__Exercise goal__. Copy down all of the data underneath, exactly as shown.

__A block of data__.
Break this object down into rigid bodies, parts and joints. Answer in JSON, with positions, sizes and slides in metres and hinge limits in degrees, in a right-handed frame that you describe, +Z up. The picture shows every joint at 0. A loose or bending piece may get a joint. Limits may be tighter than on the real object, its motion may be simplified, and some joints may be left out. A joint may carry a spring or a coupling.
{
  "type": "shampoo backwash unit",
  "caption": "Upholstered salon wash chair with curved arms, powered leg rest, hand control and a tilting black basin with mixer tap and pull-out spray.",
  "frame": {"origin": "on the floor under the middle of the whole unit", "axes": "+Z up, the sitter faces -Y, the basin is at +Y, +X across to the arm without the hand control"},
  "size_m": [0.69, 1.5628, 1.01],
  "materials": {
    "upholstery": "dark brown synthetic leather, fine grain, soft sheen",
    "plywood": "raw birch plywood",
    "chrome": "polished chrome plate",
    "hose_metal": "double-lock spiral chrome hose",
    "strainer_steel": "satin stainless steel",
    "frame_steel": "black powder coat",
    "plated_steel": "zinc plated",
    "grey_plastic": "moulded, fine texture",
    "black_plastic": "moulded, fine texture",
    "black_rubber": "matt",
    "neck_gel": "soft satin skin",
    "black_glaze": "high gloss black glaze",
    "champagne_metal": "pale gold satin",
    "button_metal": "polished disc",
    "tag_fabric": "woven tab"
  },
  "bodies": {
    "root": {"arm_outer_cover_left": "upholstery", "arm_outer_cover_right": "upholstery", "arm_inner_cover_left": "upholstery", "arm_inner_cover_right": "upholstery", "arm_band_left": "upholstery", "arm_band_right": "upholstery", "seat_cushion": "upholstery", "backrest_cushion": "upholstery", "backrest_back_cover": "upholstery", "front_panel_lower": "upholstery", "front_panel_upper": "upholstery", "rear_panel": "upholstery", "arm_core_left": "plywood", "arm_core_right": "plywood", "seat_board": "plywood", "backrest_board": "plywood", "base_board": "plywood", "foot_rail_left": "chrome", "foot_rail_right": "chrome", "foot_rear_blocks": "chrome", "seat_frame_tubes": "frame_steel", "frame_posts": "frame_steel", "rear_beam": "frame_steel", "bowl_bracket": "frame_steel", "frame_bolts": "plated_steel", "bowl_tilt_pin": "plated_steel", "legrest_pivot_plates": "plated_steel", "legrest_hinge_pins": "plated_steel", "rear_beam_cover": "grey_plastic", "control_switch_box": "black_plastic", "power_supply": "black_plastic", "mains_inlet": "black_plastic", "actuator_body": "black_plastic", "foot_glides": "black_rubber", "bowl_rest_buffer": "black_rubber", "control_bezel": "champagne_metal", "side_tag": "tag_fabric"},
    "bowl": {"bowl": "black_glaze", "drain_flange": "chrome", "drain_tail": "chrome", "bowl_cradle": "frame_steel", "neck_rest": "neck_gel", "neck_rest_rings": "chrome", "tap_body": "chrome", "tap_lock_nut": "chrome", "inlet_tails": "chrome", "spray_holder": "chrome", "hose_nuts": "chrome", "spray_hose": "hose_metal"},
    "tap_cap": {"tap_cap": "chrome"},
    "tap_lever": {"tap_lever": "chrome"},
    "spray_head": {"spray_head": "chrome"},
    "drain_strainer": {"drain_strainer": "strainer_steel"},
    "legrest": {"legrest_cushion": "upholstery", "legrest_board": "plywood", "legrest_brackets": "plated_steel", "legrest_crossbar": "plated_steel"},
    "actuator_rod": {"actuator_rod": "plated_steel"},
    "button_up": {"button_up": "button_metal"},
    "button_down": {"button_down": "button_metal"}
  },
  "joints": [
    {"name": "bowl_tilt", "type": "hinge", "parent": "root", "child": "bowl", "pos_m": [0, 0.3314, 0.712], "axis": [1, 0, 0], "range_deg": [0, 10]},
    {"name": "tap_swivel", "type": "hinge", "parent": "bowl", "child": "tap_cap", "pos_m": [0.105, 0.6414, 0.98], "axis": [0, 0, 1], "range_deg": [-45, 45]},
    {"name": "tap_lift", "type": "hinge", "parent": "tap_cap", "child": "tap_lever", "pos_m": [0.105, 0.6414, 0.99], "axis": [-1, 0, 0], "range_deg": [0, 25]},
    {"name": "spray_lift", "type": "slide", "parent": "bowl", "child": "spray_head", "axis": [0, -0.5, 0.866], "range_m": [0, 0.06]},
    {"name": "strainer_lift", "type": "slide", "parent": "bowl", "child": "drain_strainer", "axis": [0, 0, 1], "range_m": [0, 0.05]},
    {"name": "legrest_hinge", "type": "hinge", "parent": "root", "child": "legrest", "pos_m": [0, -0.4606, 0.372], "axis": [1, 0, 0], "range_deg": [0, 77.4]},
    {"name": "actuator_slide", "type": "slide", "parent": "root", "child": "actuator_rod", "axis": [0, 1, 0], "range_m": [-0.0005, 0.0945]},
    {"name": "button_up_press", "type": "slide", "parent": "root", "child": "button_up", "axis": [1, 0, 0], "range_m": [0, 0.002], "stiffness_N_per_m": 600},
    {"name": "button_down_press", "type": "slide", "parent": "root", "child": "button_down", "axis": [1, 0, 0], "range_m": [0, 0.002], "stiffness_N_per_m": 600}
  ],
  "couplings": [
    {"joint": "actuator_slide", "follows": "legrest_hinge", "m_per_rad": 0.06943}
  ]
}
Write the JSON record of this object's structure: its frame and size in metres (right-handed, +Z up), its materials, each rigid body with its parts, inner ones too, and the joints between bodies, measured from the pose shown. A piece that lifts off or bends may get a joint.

__Task result__.
Break this object down into rigid bodies, parts and joints. Answer in JSON, with positions, sizes and slides in metres and hinge limits in degrees, in a right-handed frame that you describe, +Z up. The picture shows every joint at 0. A loose or bending piece may get a joint. Limits may be tighter than on the real object, its motion may be simplified, and some joints may be left out. A joint may carry a spring or a coupling.
{
  "type": "shampoo backwash unit",
  "caption": "Upholstered salon wash chair with curved arms, powered leg rest, hand control and a tilting black basin with mixer tap and pull-out spray.",
  "frame": {"origin": "on the floor under the middle of the whole unit", "axes": "+Z up, the sitter faces -Y, the basin is at +Y, +X across to the arm without the hand control"},
  "size_m": [0.69, 1.5628, 1.01],
  "materials": {
    "upholstery": "dark brown synthetic leather, fine grain, soft sheen",
    "plywood": "raw birch plywood",
    "chrome": "polished chrome plate",
    "hose_metal": "double-lock spiral chrome hose",
    "strainer_steel": "satin stainless steel",
    "frame_steel": "black powder coat",
    "plated_steel": "zinc plated",
    "grey_plastic": "moulded, fine texture",
    "black_plastic": "moulded, fine texture",
    "black_rubber": "matt",
    "neck_gel": "soft satin skin",
    "black_glaze": "high gloss black glaze",
    "champagne_metal": "pale gold satin",
    "button_metal": "polished disc",
    "tag_fabric": "woven tab"
  },
  "bodies": {
    "root": {"arm_outer_cover_left": "upholstery", "arm_outer_cover_right": "upholstery", "arm_inner_cover_left": "upholstery", "arm_inner_cover_right": "upholstery", "arm_band_left": "upholstery", "arm_band_right": "upholstery", "seat_cushion": "upholstery", "backrest_cushion": "upholstery", "backrest_back_cover": "upholstery", "front_panel_lower": "upholstery", "front_panel_upper": "upholstery", "rear_panel": "upholstery", "arm_core_left": "plywood", "arm_core_right": "plywood", "seat_board": "plywood", "backrest_board": "plywood", "base_board": "plywood", "foot_rail_left": "chrome", "foot_rail_right": "chrome", "foot_rear_blocks": "chrome", "seat_frame_tubes": "frame_steel", "frame_posts": "frame_steel", "rear_beam": "frame_steel", "bowl_bracket": "frame_steel", "frame_bolts": "plated_steel", "bowl_tilt_pin": "plated_steel", "legrest_pivot_plates": "plated_steel", "legrest_hinge_pins": "plated_steel", "rear_beam_cover": "grey_plastic", "control_switch_box": "black_plastic", "power_supply": "black_plastic", "mains_inlet": "black_plastic", "actuator_body": "black_plastic", "foot_glides": "black_rubber", "bowl_rest_buffer": "black_rubber", "control_bezel": "champagne_metal", "side_tag": "tag_fabric"},
    "bowl": {"bowl": "black_glaze", "drain_flange": "chrome", "drain_tail": "chrome", "bowl_cradle": "frame_steel", "neck_rest": "neck_gel", "neck_rest_rings": "chrome", "tap_body": "chrome", "tap_lock_nut": "chrome", "inlet_tails": "chrome", "spray_holder": "chrome", "hose_nuts": "chrome", "spray_hose": "hose_metal"},
    "tap_cap": {"tap_cap": "chrome"},
    "tap_lever": {"tap_lever": "chrome"},
    "spray_head": {"spray_head": "chrome"},
    "drain_strainer": {"drain_strainer": "strainer_steel"},
    "legrest": {"legrest_cushion": "upholstery", "legrest_board": "plywood", "legrest_brackets": "plated_steel", "legrest_crossbar": "plated_steel"},
    "actuator_rod": {"actuator_rod": "plated_steel"},
    "button_up": {"button_up": "button_metal"},
    "button_down": {"button_down": "button_metal"}
  },
  "joints": [
    {"name": "bowl_tilt", "type": "hinge", "parent": "root", "child": "bowl", "pos_m": [0, 0.3314, 0.712], "axis": [1, 0, 0], "range_deg": [0, 10]},
    {"name": "tap_swivel", "type": "hinge", "parent": "bowl", "child": "tap_cap", "pos_m": [0.105, 0.6414, 0.98], "axis": [0, 0, 1], "range_deg": [-45, 45]},
    {"name": "tap_lift", "type": "hinge", "parent": "tap_cap", "child": "tap_lever", "pos_m": [0.105, 0.6414, 0.99], "axis": [-1, 0, 0], "range_deg": [0, 25]},
    {"name": "spray_lift", "type": "slide", "parent": "bowl", "child": "spray_head", "axis": [0, -0.5, 0.866], "range_m": [0, 0.06]},
    {"name": "strainer_lift", "type": "slide", "parent": "bowl", "child": "drain_strainer", "axis": [0, 0, 1], "range_m": [0, 0.05]},
    {"name": "legrest_hinge", "type": "hinge", "parent": "root", "child": "legrest", "pos_m": [0, -0.4606, 0.372], "axis": [1, 0, 0], "range_deg": [0, 77.4]},
    {"name": "actuator_slide", "type": "slide", "parent": "root", "child": "actuator_rod", "axis": [0, 1, 0], "range_m": [-0.0005, 0.0945]},
    {"name": "button_up_press", "type": "slide", "parent": "root", "child": "button_up", "axis": [1, 0, 0], "range_m": [0, 0.002], "stiffness_N_per_m": 600},
    {"name": "button_down_press", "type": "slide", "parent": "root", "child": "button_down", "axis": [1, 0, 0], "range_m": [0, 0.002], "stiffness_N_per_m": 600}
  ],
  "couplings": [
    {"joint": "actuator_slide", "follows": "legrest_hinge", "m_per_rad": 0.06943}
  ]
}
Write the JSON record of this object's structure: its frame and size in metres (right-handed, +Z up), its materials, each rigid body with its parts, inner ones too, and the joints between bodies, measured from the pose shown. A piece that lifts off or bends may get a joint.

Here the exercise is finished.